GIVEN EXERCISE: Locate the line that contains "bpy.context.scene.collection.objects.link(empty)" and the line that contains "return np.array(low) /". Copy both of them exactly, together with every line between them, and no others.

STORED DATA:

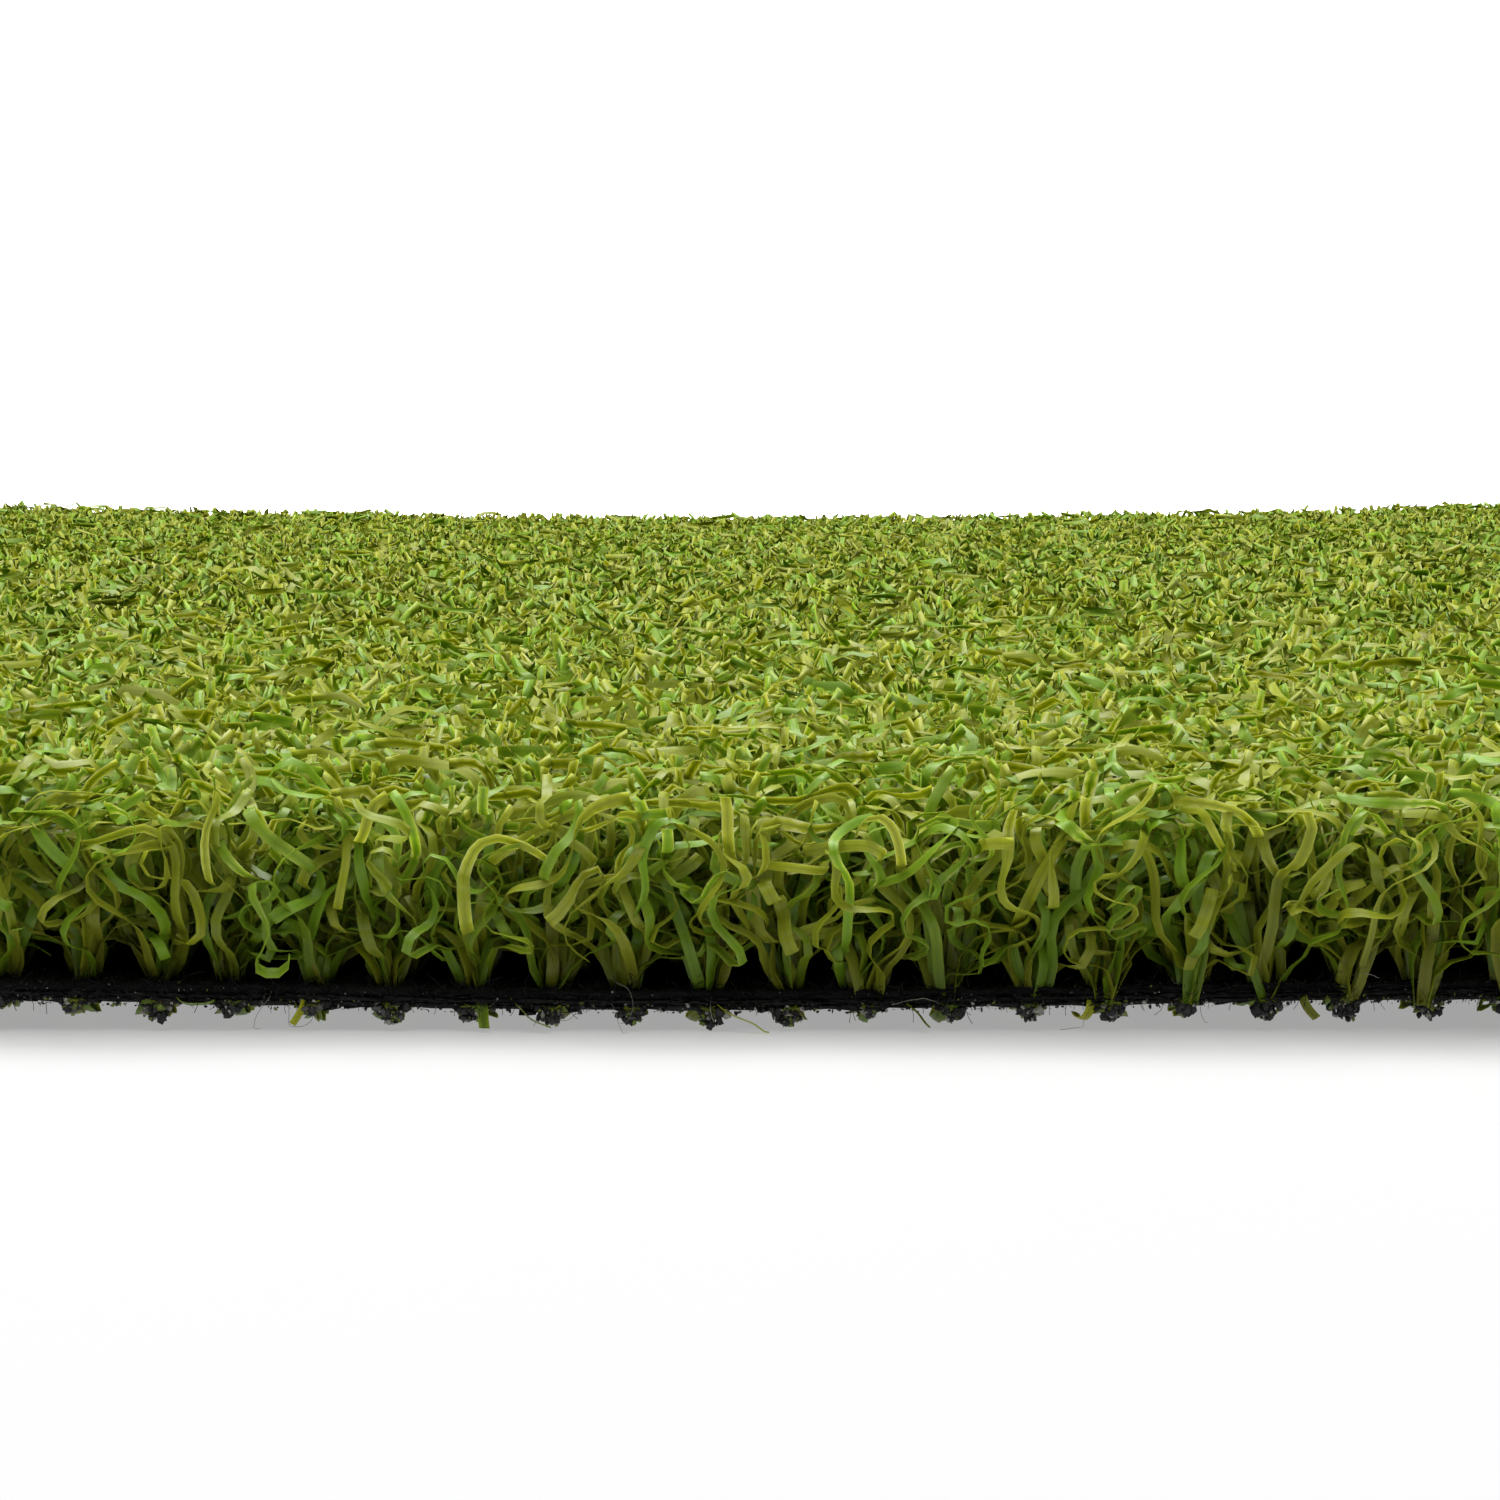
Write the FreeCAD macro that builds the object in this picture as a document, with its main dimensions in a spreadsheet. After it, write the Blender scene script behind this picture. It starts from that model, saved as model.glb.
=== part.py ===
"""Golf hitting mat: a cut piece of tufted artificial turf, lying flat.

The mat is a sandwich. A woven primary backing carries a needled fleece on its
upper face and a latex coat on its lower face. Each row of turf is one yarn that
the tufting needle carries along the mat: its cut pile stands above the fleece,
its stitches pass down through all three layers, and its back-stitch runs as a
ridge under the latex. The mat rests on those ridges.

Frame: +Z up, rows along Y, rows spaced along X, origin at the bottom centre.
Millimetres.
"""

import FreeCAD, Part
import os
import Sketcher

MAT = {
    # outline of the cut piece
    "mat_width": 304.8,
    "mat_length": 609.6,
    # turf rows: 3/16 inch between needles
    "gauge": 4.7625,
    "row_total": 64,
    "rows_per_node": 2,
    "row_length": 608.0,
    # section of one row of pile: narrow where it leaves the fleece, full above
    "pile_height": 12.7,
    "pile_root_width": 1.2,
    "pile_full_width": 4.4,
    "flare_height": 6.0,
    # stitches through the layers, drawn as a few long ones in each row
    "stitch_count": 6,
    "stitch_pitch": 101.6,
    "stitch_length": 97.0,
    # back-stitch ridge under the latex
    "ridge_height": 1.3,
    "ridge_top_width": 2.1,
    "ridge_foot_width": 1.3,
    # the three layers, from below
    "latex_thickness": 0.25,
    "woven_thickness": 0.35,
    "fleece_thickness": 0.5,
}
LAYER_STACK = "(Dimensions.latex_thickness + Dimensions.woven_thickness + Dimensions.fleece_thickness)"

doc = FreeCAD.newDocument("golf_hitting_mat")
sub_parts = []


def make_sheet():
    """Put every driving dimension in the spreadsheet, one aliased cell each."""
    sheet = doc.addObject("Spreadsheet::Sheet", "Dimensions")
    for row, (name, value) in enumerate(MAT.items(), start=1):
        sheet.set(f"A{row}", name)
        sheet.set(f"B{row}", str(value))
        sheet.setAlias(f"B{row}", name)
    doc.recompute()
    return sheet


def make_body(name, height):
    """Start a sub-part whose own XY plane lies at the given height expression."""
    body = doc.addObject("PartDesign::Body", name)
    body.Label = name
    body.AllowCompound = True
    body.setExpression("Placement.Base.z", height)
    sub_parts.append(body)
    return body


def origin_feature(body, role):
    return next(item for item in body.Origin.OriginFeatures if item.Role == role)


def make_sketch(body, name, role):
    sketch = body.newObject("Sketcher::SketchObject", f"{body.Name}_{name}")
    sketch.AttachmentSupport = (origin_feature(body, role), [""])
    sketch.MapMode = "FlatFace"
    return sketch


def draw_polygon(sketch, corners):
    """Draw a closed outline through the corners, as joined straight edges."""
    points = [FreeCAD.Vector(x, y, 0) for x, y in corners]
    edges = len(points)
    for index in range(edges):
        sketch.addGeometry(Part.LineSegment(points[index], points[(index + 1) % edges]))
    for index in range(edges):
        sketch.addConstraint(Sketcher.Constraint("Coincident", index, 2, (index + 1) % edges, 1))


def bind(sketch, constraint, expression):
    """Add a size to the sketch and drive it from the spreadsheet."""
    number = sketch.addConstraint(constraint)
    sketch.setExpression(f"Constraints[{number}]", expression)


def centred_rectangle(sketch, width, depth):
    """A rectangle about the sketch's origin; width and depth are sheet aliases."""
    half_x = MAT[width] / 2
    half_y = MAT[depth] / 2
    draw_polygon(sketch, [(-half_x, -half_y), (half_x, -half_y), (half_x, half_y), (-half_x, half_y)])
    for edge in (0, 2):
        sketch.addConstraint(Sketcher.Constraint("Horizontal", edge))
    for edge in (1, 3):
        sketch.addConstraint(Sketcher.Constraint("Vertical", edge))
    sketch.addConstraint(Sketcher.Constraint("Symmetric", 0, 1, 2, 1, -1, 1))
    bind(sketch, Sketcher.Constraint("DistanceX", 0, 1, 0, 2, 2 * half_x), f"Dimensions.{width}")
    bind(sketch, Sketcher.Constraint("DistanceY", 1, 1, 1, 2, 2 * half_y), f"Dimensions.{depth}")


def pad(body, name, sketch, length, **settings):
    feature = body.newObject("PartDesign::Pad", f"{body.Name}_{name}")
    feature.Profile = sketch
    feature.setExpression("Length", length)
    for key, value in settings.items():
        setattr(feature, key, value)
    return feature


def linear_pattern(body, name, role, step, count):
    """A row of equal steps along one of the body's own axes."""
    pattern = doc.addObject("PartDesign::LinearPattern", f"{body.Name}_{name}")
    pattern.Direction = (origin_feature(body, role), [""])
    pattern.setExpression("Length", f"Dimensions.{step} * (Dimensions.{count} - 1)")
    pattern.setExpression("Occurrences", f"Dimensions.{count}")
    return pattern


def repeat(body, name, features, patterns):
    """Repeat features by one pattern after another, and make that the body's tip."""
    repeated = body.newObject("PartDesign::MultiTransform", f"{body.Name}_{name}")
    repeated.Originals = features
    repeated.Transformations = patterns
    body.Tip = repeated


def move_to_first(sketch, axis, step, count):
    """Shift a sketch to the first place of a centred row of steps."""
    sketch.setExpression(
        f"AttachmentOffset.Base.{axis}", f"-Dimensions.{step} * (Dimensions.{count} - 1) / 2"
    )


def make_layer(name, thickness, height):
    """One backing layer: a thin plate with a slit at each stitch of each row."""
    body = make_body(name, height)
    outline = make_sketch(body, "outline", "XY_Plane")
    centred_rectangle(outline, "mat_width", "mat_length")
    pad(body, "plate", outline, f"Dimensions.{thickness}")

    slit = make_sketch(body, "slit", "XY_Plane")
    centred_rectangle(slit, "pile_root_width", "stitch_length")
    move_to_first(slit, "x", "gauge", "row_total")
    move_to_first(slit, "y", "stitch_pitch", "stitch_count")
    cut = body.newObject("PartDesign::Pocket", f"{name}_slit_cut")
    cut.Profile = slit
    cut.Type = "ThroughAll"
    cut.Midplane = True
    across = linear_pattern(body, "across", "X_Axis", "gauge", "row_total")
    along = linear_pattern(body, "along", "Y_Axis", "stitch_pitch", "stitch_count")
    repeat(body, "slits", [cut], [across, along])


def draw_pile_section(sketch):
    """Section of a row of pile: straight sides that flare from the root."""
    root = MAT["pile_root_width"] / 2
    full = MAT["pile_full_width"] / 2
    flare = MAT["flare_height"]
    top = MAT["pile_height"]
    draw_polygon(sketch, [(-root, 0), (root, 0), (full, flare), (full, top), (-full, top), (-full, flare)])
    sketch.addConstraint(Sketcher.Constraint("Symmetric", 0, 1, 0, 2, -1, 1))
    sketch.addConstraint(Sketcher.Constraint("Symmetric", 1, 2, 4, 2, -2))
    sketch.addConstraint(Sketcher.Constraint("Symmetric", 2, 2, 3, 2, -2))
    sketch.addConstraint(Sketcher.Constraint("Vertical", 2))
    bind(sketch, Sketcher.Constraint("DistanceX", 0, 1, 0, 2, 2 * root), "Dimensions.pile_root_width")
    bind(sketch, Sketcher.Constraint("DistanceX", 3, 2, 3, 1, 2 * full), "Dimensions.pile_full_width")
    bind(sketch, Sketcher.Constraint("DistanceY", 1, 1, 1, 2, flare), "Dimensions.flare_height")
    bind(sketch, Sketcher.Constraint("DistanceY", 0, 2, 2, 2, top), "Dimensions.pile_height")


def draw_ridge_section(sketch):
    """Section of a back-stitch ridge: wide against the latex, narrower foot."""
    upper = MAT["ridge_top_width"] / 2
    foot = MAT["ridge_foot_width"] / 2
    depth = MAT["ridge_height"]
    draw_polygon(sketch, [(-foot, -depth), (foot, -depth), (upper, 0), (-upper, 0)])
    sketch.addConstraint(Sketcher.Constraint("Symmetric", 2, 1, 2, 2, -1, 1))
    sketch.addConstraint(Sketcher.Constraint("Symmetric", 0, 1, 0, 2, -2))
    bind(sketch, Sketcher.Constraint("DistanceX", 2, 2, 2, 1, 2 * upper), "Dimensions.ridge_top_width")
    bind(sketch, Sketcher.Constraint("DistanceX", 0, 1, 0, 2, 2 * foot), "Dimensions.ridge_foot_width")
    bind(sketch, Sketcher.Constraint("DistanceY", 0, 2, 1, 2, depth), "Dimensions.ridge_height")


def make_turf_rows(first_row):
    """Neighbouring rows of turf, each one solid: pile, stitches and back-stitch."""
    last_row = first_row + MAT["rows_per_node"] - 1
    body = make_body(f"turf_rows_{first_row:02d}_{last_row:02d}", f"Dimensions.ridge_height + {LAYER_STACK}")
    rows_before = first_row - 1
    body.setExpression("Placement.Base.x", f"Dimensions.gauge * ({rows_before} - (Dimensions.row_total - 1) / 2)")
    next_row = linear_pattern(body, "next_row", "X_Axis", "gauge", "rows_per_node")

    pile_section = make_sketch(body, "pile_section", "XZ_Plane")
    draw_pile_section(pile_section)
    pile = pad(body, "pile", pile_section, "Dimensions.row_length", Midplane=True)

    ridge_section = make_sketch(body, "ridge_section", "XZ_Plane")
    ridge_section.setExpression("AttachmentOffset.Base.y", f"-{LAYER_STACK}")
    draw_ridge_section(ridge_section)
    ridge = pad(body, "ridge", ridge_section, "Dimensions.row_length", Midplane=True)
    repeat(body, "row_pair", [pile, ridge], [next_row])

    stitch_outline = make_sketch(body, "stitch_outline", "XY_Plane")
    centred_rectangle(stitch_outline, "pile_root_width", "stitch_length")
    move_to_first(stitch_outline, "y", "stitch_pitch", "stitch_count")
    stitch = pad(body, "stitch", stitch_outline, LAYER_STACK, Reversed=True)
    beside = linear_pattern(body, "beside", "X_Axis", "gauge", "rows_per_node")
    along = linear_pattern(body, "along", "Y_Axis", "stitch_pitch", "stitch_count")
    repeat(body, "stitches", [stitch], [beside, along])


def check(item, solids, volume):
    """Stop if a sub-part failed, or isn't the solids and the volume that it should be."""
    shape = item.Shape
    if shape.isNull() or not shape.isValid():
        raise RuntimeError(f"{item.Label}: no valid shape")
    if len(shape.Solids) != solids:
        raise RuntimeError(f"{item.Label}: {len(shape.Solids)} solids, not {solids}")
    if abs(shape.Volume - volume) > 1e-6 * volume:
        raise RuntimeError(f"{item.Label}: volume {shape.Volume:.3f}, not {volume:.3f}")


def expected_layer_volume(thickness):
    slit_area = MAT["pile_root_width"] * MAT["stitch_length"]
    slits = MAT["row_total"] * MAT["stitch_count"]
    return (MAT["mat_width"] * MAT["mat_length"] - slits * slit_area) * MAT[thickness]


def expected_rows_volume():
    flare = (MAT["pile_root_width"] + MAT["pile_full_width"]) / 2 * MAT["flare_height"]
    upper = MAT["pile_full_width"] * (MAT["pile_height"] - MAT["flare_height"])
    ridge = (MAT["ridge_top_width"] + MAT["ridge_foot_width"]) / 2 * MAT["ridge_height"]
    layers = MAT["latex_thickness"] + MAT["woven_thickness"] + MAT["fleece_thickness"]
    stitches = MAT["stitch_count"] * MAT["pile_root_width"] * MAT["stitch_length"] * layers
    return MAT["rows_per_node"] * ((flare + upper + ridge) * MAT["row_length"] + stitches)


make_sheet()
layers = {
    "latex_coat": ("latex_thickness", "Dimensions.ridge_height"),
    "primary_backing": ("woven_thickness", "Dimensions.ridge_height + Dimensions.latex_thickness"),
    "fleece_layer": (
        "fleece_thickness",
        "Dimensions.ridge_height + Dimensions.latex_thickness + Dimensions.woven_thickness",
    ),
}
for layer_name, (thickness_name, layer_height) in layers.items():
    make_layer(layer_name, thickness_name, layer_height)
for row_number in range(1, MAT["row_total"] + 1, MAT["rows_per_node"]):
    make_turf_rows(row_number)
doc.recompute()

for item in doc.Objects:
    if "Invalid" in item.State or "Error" in item.State:
        raise RuntimeError(f"{item.Label}: {item.State}")
for sub_part in sub_parts:
    if sub_part.Label in layers:
        check(sub_part, 1, expected_layer_volume(layers[sub_part.Label][0]))
    else:
        check(sub_part, MAT["rows_per_node"], expected_rows_volume())

os.makedirs("parts", exist_ok=True)
for sub_part in sub_parts:
    sub_part.Shape.exportStep(f"parts/{sub_part.Label}.step")
print(f"{len(sub_parts)} sub-parts written")
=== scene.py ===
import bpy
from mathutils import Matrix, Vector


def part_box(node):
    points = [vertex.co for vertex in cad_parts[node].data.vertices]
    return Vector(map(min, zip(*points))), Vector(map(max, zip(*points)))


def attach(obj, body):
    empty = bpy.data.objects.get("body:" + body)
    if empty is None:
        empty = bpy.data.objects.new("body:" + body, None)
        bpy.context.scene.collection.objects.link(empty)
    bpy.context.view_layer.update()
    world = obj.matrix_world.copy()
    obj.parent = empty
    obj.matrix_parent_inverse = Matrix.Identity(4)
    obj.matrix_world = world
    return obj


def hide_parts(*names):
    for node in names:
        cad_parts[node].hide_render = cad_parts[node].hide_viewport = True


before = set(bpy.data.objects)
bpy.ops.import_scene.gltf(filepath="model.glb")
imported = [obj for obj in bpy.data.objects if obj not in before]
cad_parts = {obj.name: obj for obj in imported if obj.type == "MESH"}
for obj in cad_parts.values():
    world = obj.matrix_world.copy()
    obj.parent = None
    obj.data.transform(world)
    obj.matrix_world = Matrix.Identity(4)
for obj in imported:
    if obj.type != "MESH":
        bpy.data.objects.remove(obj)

"""Golf hitting mat: a cut piece of curled two-green turf on a thin black backing.

The pile is built ribbon by ribbon. A small library of curled tapes is grown first, each one bending only
about its flat side, as a real ribbon does. Every tuft then takes its ribbons from the library, turned,
mirrored and shifted, so the pile repeats nowhere. Tufts near the front edge, where the camera is, are the
most detailed. Lengths below are in millimetres and angles in radians, and Mesh.build turns millimetres into
metres. A pair of numbers is a lowest and a highest value, unless the comment above it says otherwise.
"""

import bpy
import math
import numpy as np
from collections import namedtuple

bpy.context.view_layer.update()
METRE = 0.001
random = np.random.default_rng(1604)


def box_mm(node):
    """A node's lowest and highest corners, in millimetres."""
    low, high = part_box(node)
    return np.array(low) / METRE, np.array(high) / METRE


# --- sizes, from the frame ---------------------------------------------------------------------------------
ROW_NODES = sorted(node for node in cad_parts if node.startswith("turf_rows_"))
ROWS_PER_NODE = 2
ROW_COUNT = ROWS_PER_NODE * len(ROW_NODES)
MAT_LOW, MAT_HIGH = box_mm("primary_backing")
MAT_WIDTH, MAT_LENGTH = (MAT_HIGH - MAT_LOW)[:2]
FRONT = MAT_LOW[1]
GAUGE = MAT_WIDTH / ROW_COUNT
STITCHES = 152
PITCH = MAT_LENGTH / STITCHES
LATEX_LOW = box_mm("latex_coat")[0][2]
WOVEN_LOW = MAT_LOW[2]
FLEECE_LOW = box_mm("fleece_layer")[0][2]
PILE_FOOT = box_mm("fleece_layer")[1][2]
PILE_TOP = box_mm(ROW_NODES[0])[1][2]
PILE = PILE_TOP - PILE_FOOT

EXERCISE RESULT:
        bpy.context.scene.collection.objects.link(empty)
    bpy.context.view_layer.update()
    world = obj.matrix_world.copy()
    obj.parent = empty
    obj.matrix_parent_inverse = Matrix.Identity(4)
    obj.matrix_world = world
    return obj


def hide_parts(*names):
    for node in names:
        cad_parts[node].hide_render = cad_parts[node].hide_viewport = True


before = set(bpy.data.objects)
bpy.ops.import_scene.gltf(filepath="model.glb")
imported = [obj for obj in bpy.data.objects if obj not in before]
cad_parts = {obj.name: obj for obj in imported if obj.type == "MESH"}
for obj in cad_parts.values():
    world = obj.matrix_world.copy()
    obj.parent = None
    obj.data.transform(world)
    obj.matrix_world = Matrix.Identity(4)
for obj in imported:
    if obj.type != "MESH":
        bpy.data.objects.remove(obj)

"""Golf hitting mat: a cut piece of curled two-green turf on a thin black backing.

The pile is built ribbon by ribbon. A small library of curled tapes is grown first, each one bending only
about its flat side, as a real ribbon does. Every tuft then takes its ribbons from the library, turned,
mirrored and shifted, so the pile repeats nowhere. Tufts near the front edge, where the camera is, are the
most detailed. Lengths below are in millimetres and angles in radians, and Mesh.build turns millimetres into
metres. A pair of numbers is a lowest and a highest value, unless the comment above it says otherwise.
"""

import bpy
import math
import numpy as np
from collections import namedtuple

bpy.context.view_layer.update()
METRE = 0.001
random = np.random.default_rng(1604)


def box_mm(node):
    """A node's lowest and highest corners, in millimetres."""
    low, high = part_box(node)
    return np.array(low) / METRE, np.array(high) / METRE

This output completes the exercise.